Artist NS Harsha is known for dedicatedly making large-scale works. At his first major exhibition in 2019 in Hong Kong, he showed Nations (2007), which makes use of nearly 200 old-school sewing machines. At the second edition of the Kochi Muziris Biennale in 2014, his panoramic painting, titled Punarapi Jananam Punarapi Maranam, was stretched across 80 feet. It showed a serpentine cosmic thread, looped like an infinity symbol to indicate an endless cycle of rebirth and death. It is fitting that the universe be treated in such astronomical proportions, which is why his latest solo exhibition — his first in India after a decade — may come as a small surprise. The cosmos has shrunk, the canvas is smaller, for Harsha has zoomed in.

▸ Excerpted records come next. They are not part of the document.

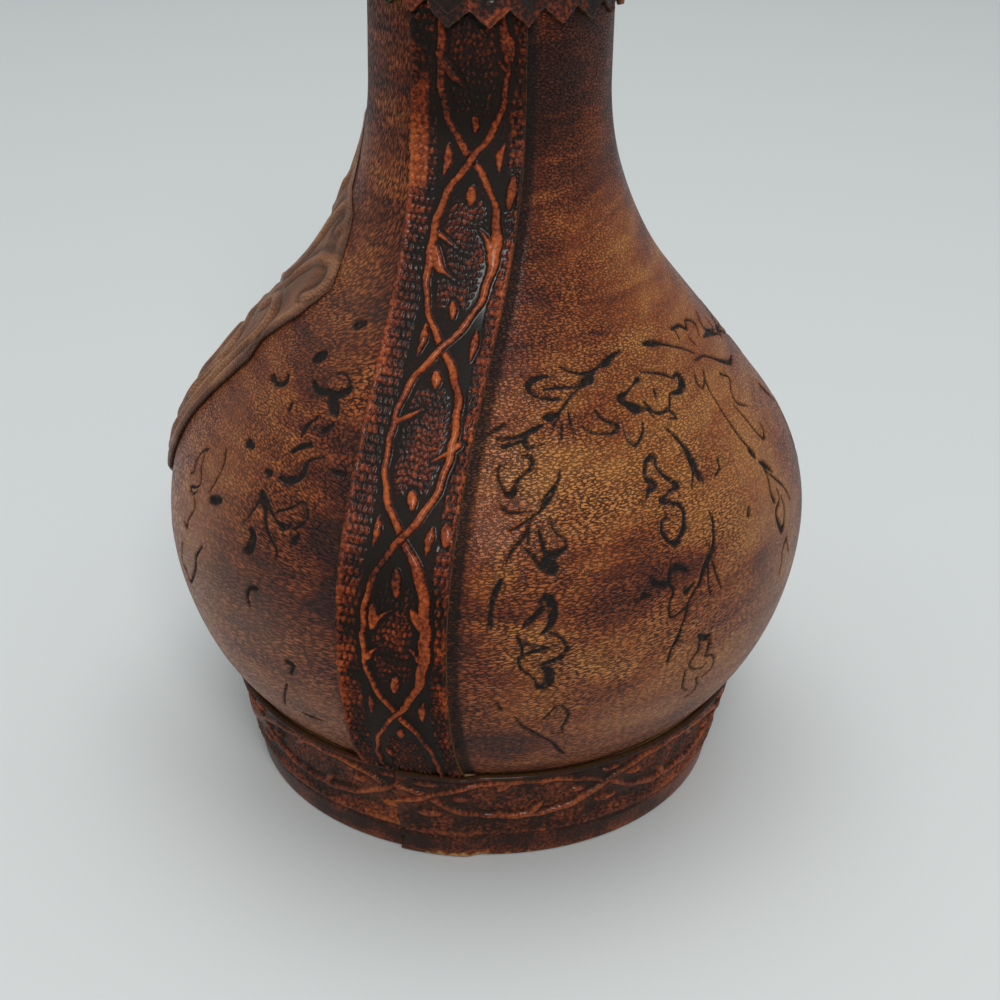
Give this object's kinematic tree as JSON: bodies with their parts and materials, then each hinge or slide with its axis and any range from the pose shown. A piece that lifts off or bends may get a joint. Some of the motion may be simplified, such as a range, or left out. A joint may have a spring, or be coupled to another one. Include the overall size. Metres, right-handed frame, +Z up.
{
  "type": "decanter",
  "caption": "Round-bodied glass decanter wrapped in tooled leather, with embossed straps, a raised crest, a foot band, a pinked collar and a lift-out knob stopper.",
  "frame": {"origin": "centre of the base disc's underside, on the surface that the decanter stands on", "axes": "+Z up through the neck; the straps over the panel seams lie at +X and -X; the raised crest is on the front, at -Y"},
  "size_m": [0.1536, 0.153, 0.263],
  "materials": {
    "panel_leather": "semi-gloss pebbled leather, mottled tan to dark red-brown",
    "embossed_leather": "polished embossed leather, orange-brown relief over near-black ground",
    "sole_leather": "raw leather",
    "glass": "clear blown glass",
    "turned_wood": "plain turned wood",
    "cork": "natural cork"
  },
  "bodies": {
    "decanter": {"glass_bottle": "glass", "foot_ring": "turned_wood", "base_disc": "sole_leather", "foot_band": "embossed_leather", "front_panel": "panel_leather", "back_panel": "panel_leather", "right_strap": "embossed_leather", "left_strap": "embossed_leather", "front_crest": "panel_leather", "neck_collar": "embossed_leather", "lip_ring": "panel_leather"},
    "stopper": {"stopper_cork": "cork", "stopper_core": "turned_wood", "stopper_washer": "panel_leather", "stopper_lower_cover": "panel_leather", "stopper_upper_cover": "panel_leather", "stopper_band": "embossed_leather", "stopper_rosette": "embossed_leather"}
  },
  "joints": [
    {"name": "stopper_lift", "type": "slide", "parent": "decanter", "child": "stopper", "axis": [0, 0, 1], "range_m": [0, 0.042]}
  ]
}
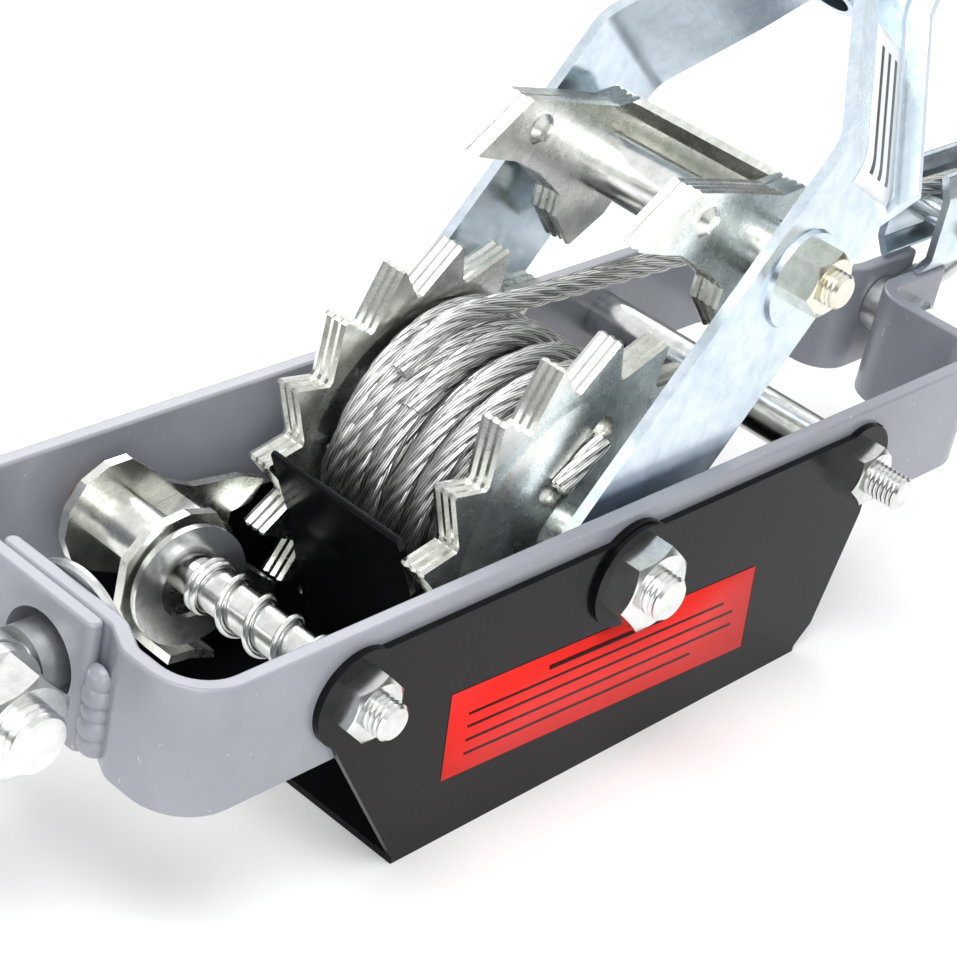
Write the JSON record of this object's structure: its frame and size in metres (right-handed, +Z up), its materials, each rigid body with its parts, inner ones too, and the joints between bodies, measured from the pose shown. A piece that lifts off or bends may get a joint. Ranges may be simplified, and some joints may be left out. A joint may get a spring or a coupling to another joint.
{
  "type": "come along winch",
  "caption": "Hand cable puller: welded flat-bar frame, twin ratchet wheels on a wire rope drum, pressed handle with drive pawls, holding pawl, swivel hook and pulley block with hook.",
  "frame": {"origin": "centre of the bounding box in plan, at the lowest point of the guard", "axes": "+X along the frame from the frame hook to the pulley block hook, +Z up, handle on the +X side, nuts on the -Y side"},
  "size_m": [0.6204, 0.1296, 0.363],
  "materials": {
    "fastener_zinc": "bright zinc",
    "frame_paint": "semi-gloss",
    "grip_plastic": "moulded",
    "guard_black": "satin",
    "hook_steel": "zinc plated forging",
    "rope_steel": "galvanised strands",
    "rust": "rusted",
    "zinc_plate": "bright zinc",
    "zinc_warm": "zinc with a warm tint"
  },
  "bodies": {
    "frame": {"anchor_bolt": "fastener_zinc", "anchor_nut": "fastener_zinc", "axle_bolt": "fastener_zinc", "axle_nut": "fastener_zinc", "axle_washer": "guard_black", "block_nuts": "fastener_zinc", "block_yoke": "fastener_zinc", "cheek_bolt": "fastener_zinc", "frame_weld": "frame_paint", "front_cheek": "zinc_plate", "front_frame_bar": "frame_paint", "guard": "guard_black", "pawl_bolt": "fastener_zinc", "pawl_sleeve": "fastener_zinc", "pawl_spacer": "rust", "pawl_spring": "fastener_zinc", "rail_nuts": "fastener_zinc", "rear_cheek": "zinc_plate", "rear_frame_bar": "frame_paint", "rope_run": "rope_steel", "rope_terminal": "fastener_zinc", "sheave_pin": "fastener_zinc", "spring_washer": "fastener_zinc", "tie_bolt": "fastener_zinc", "tie_sleeve": "fastener_zinc"},
    "drum": {"drum_core": "fastener_zinc", "drum_bush": "fastener_zinc", "wound_rope": "rope_steel", "rope_end_stub": "rope_steel", "front_ratchet_plate_1": "zinc_warm", "front_ratchet_plate_2": "zinc_warm", "front_ratchet_plate_3": "zinc_warm", "rear_ratchet_plate_1": "zinc_warm", "rear_ratchet_plate_2": "zinc_warm", "rear_ratchet_plate_3": "zinc_warm"},
    "handle": {"front_handle_arm": "zinc_plate", "rear_handle_arm": "zinc_plate", "arm_edge_flange": "zinc_plate", "cross_tube": "fastener_zinc", "cross_bolt": "fastener_zinc", "cross_nut": "fastener_zinc", "handle_stem": "zinc_plate", "handle_rivets": "fastener_zinc", "handle_grip": "grip_plastic"},
    "drive_pawls": {"front_drive_pawl": "zinc_warm", "rear_drive_pawl": "zinc_warm", "drive_pawl_bracket": "zinc_warm", "drive_pawl_rivets": "zinc_warm"},
    "holding_pawl": {"holding_pawl_bracket": "zinc_warm", "holding_pawl_nose": "zinc_warm", "holding_pawl_rivets": "zinc_warm"},
    "frame_hook": {"swivel_stud": "hook_steel", "clevis_bolt": "fastener_zinc", "clevis_nut": "fastener_zinc", "frame_hook": "hook_steel"},
    "frame_hook_latch": {"frame_hook_latch": "fastener_zinc"},
    "sheave": {"sheave": "fastener_zinc"},
    "block_hook": {"block_hook": "hook_steel", "block_hook_nut": "fastener_zinc"},
    "block_hook_latch": {"block_hook_latch": "fastener_zinc"}
  },
  "joints": [
    {"name": "drum_turn", "type": "hinge", "parent": "frame", "child": "drum", "pos_m": [-0.04801, 0.004, 0.062], "axis": [0, -1, 0], "continuous": true},
    {"name": "handle_swing", "type": "hinge", "parent": "frame", "child": "handle", "pos_m": [-0.04801, 0.004, 0.062], "axis": [0, -1, 0], "range_deg": [-4, 63]},
    {"name": "drive_pawl_swing", "type": "hinge", "parent": "handle", "child": "drive_pawls", "pos_m": [0.01103, 0.004, 0.13112], "axis": [0, -1, 0], "range_deg": [-10, 22]},
    {"name": "holding_pawl_swing", "type": "hinge", "parent": "frame", "child": "holding_pawl", "pos_m": [-0.14601, 0.004, 0.062], "axis": [0, -1, 0], "range_deg": [0, 10]},
    {"name": "frame_hook_swivel", "type": "hinge", "parent": "frame", "child": "frame_hook", "pos_m": [-0.19801, 0.004, 0.062], "axis": [1, 0, 0], "continuous": true},
    {"name": "frame_hook_latch_hinge", "type": "hinge", "parent": "frame_hook", "child": "frame_hook_latch", "pos_m": [-0.25301, 0.004, 0.072], "axis": [0, -1, 0], "range_deg": [0, 26], "stiffness_Nm_per_rad": 0.02, "springref_deg": -28.65},
    {"name": "sheave_turn", "type": "hinge", "parent": "frame", "child": "sheave", "pos_m": [0.19199, 0.004, 0.094], "axis": [0, -1, 0], "continuous": true},
    {"name": "block_hook_swivel", "type": "hinge", "parent": "frame", "child": "block_hook", "pos_m": [0.22299, 0.004, 0.0965], "axis": [1, 0, 0], "continuous": true},
    {"name": "block_hook_latch_hinge", "type": "hinge", "parent": "block_hook", "child": "block_hook_latch", "pos_m": [0.25299, 0.004, 0.1065], "axis": [0, 1, 0], "range_deg": [0, 26], "stiffness_Nm_per_rad": 0.02, "springref_deg": -28.65}
  ]
}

The exhibition ‘recent life’ opened at gallery Chemould Prescott Road, Mumbai, on January 9. The cosmos and the community come together in this show, as they always have in Harsha’s works. His familiar tropes — the monkey-man who points at something in the sky, and the traditional south Indian banana leaf meal — are here as well. But Harsha is showing us that he can still handle large, cosmic spaces even if the canvas is relatively smaller.
Harsha, 51, says that ‘recent life’ marks a pause in his peripatetic life and a return to the studio. Born and based out of Mysuru, Harsha has had solo shows across the world, including a mid-career retrospective at the Mori Art Museum in Tokyo. He says, “I was making many site-specific works. I have worked in gardens and museums and galleries, and even a mountain (reference to his 2005 work, Ambitions and Dreams). But this urge to be in a room and start thinking of more intimate works has been there. I wanted to go back to painting in a studio. In a studio, you don’t respond to anything, you just start from the core.”
Harsha, by his own admission, is a slow painter. Most of the works in the show were made in the last two years, but, given the detailing, it would have been a busy two years. One of Harsha’s artistic hallmarks lies in the multitude of people — historical, mythical, mutant, alien — that he brings to his works. In one painting, A4ian time drifts, four clerks are stationed along what seems like a cosmic river that cuts across the canvas. Queues extend in front of these clerks and it’s a delight to conjure one’s own theories about the citizens of Harsha’s canvas — has the bikini-clad woman come straight from a pool or a trial room? Is that a Japanese soldier? Who is the man with a green mohawk? Some of these people are evidently mutants, recalling the immigration policies of the Hollywood sci-fi comedy, Men in Black.
Harsha, who trained in fine arts at Vadodara’s MS University, is not one to take offense to pop culture references. In his personal collection of 700 comics and graphic novels are some important first editions. “I see even art history books as comic books,” he adds. A4ian time drifts also has some bearing in his own experiences with the paperwork needed for an Aadhar card in India. The typical A4 sheets needed for documentation gave rise to these people, A4ians. “I made this painting before the National Register of Citizens happened and I saw visuals of people in Assam standing in queues. I am so interested in how society forms this communal singularity though we are multidimensional,” he says. The river of time that flows past the A4ians is by no means placid, but one that threatens to swallow them, A4 sheets and all. Harsha says, “If I want to look at seventh century documents, then where will I find them? Surely most have been swept away by some sea. Four centuries from now, what’s going to happen to Aadhar?”
Harsha says that these are spontaneous “automatic figures”. He doesn’t sketch figures or caricatures but he does observe crowds. Before this interview, Harsha spent an hour around the Bombay Stock Exchange, observing people holding files and looking up, presumably at the stock ticker running around the building. “Any crowd, whether religious or political, I am there,” says Harsha. The crowd that Harsha cherishes most is the one by a tea stall. A touch of the autobiographical is evident here, for Harsha’s father was once the owner of a tea stall. “Tea stalls have an amazing capacity to digest any social crisis. They discuss everything and the next morning, the conversation has shifted,” he says. In a painting titled At the landing site of Voyager One, Harsha imagines the end of the NASA space probe — it has crashed into a tree, under which a chaiwalla runs his business.
Harsha’s works are part of collections at the National Museum Cardiff, Wales, and the Kiran Nadar Museum, Delhi. While collectors flocked to the show on the opening day itself, one came across two small square works not on sale. One of them shows an ebullient sow diving into a pool; on her snout, she holds our planet as a seal would a ball. The other is titled Ripples for and from Greta Thunberg, a reference to the young Swedish environment activist. Here, a woman combs her daughter’s hair while seated on a cloud. Harsha also manages to create a sense of infinite space, an endless blue of the sky and sea, even while focusing on these particular figures. Harsha’s young niece and nephew have claimed these works, parting with them briefly for ‘recent life’.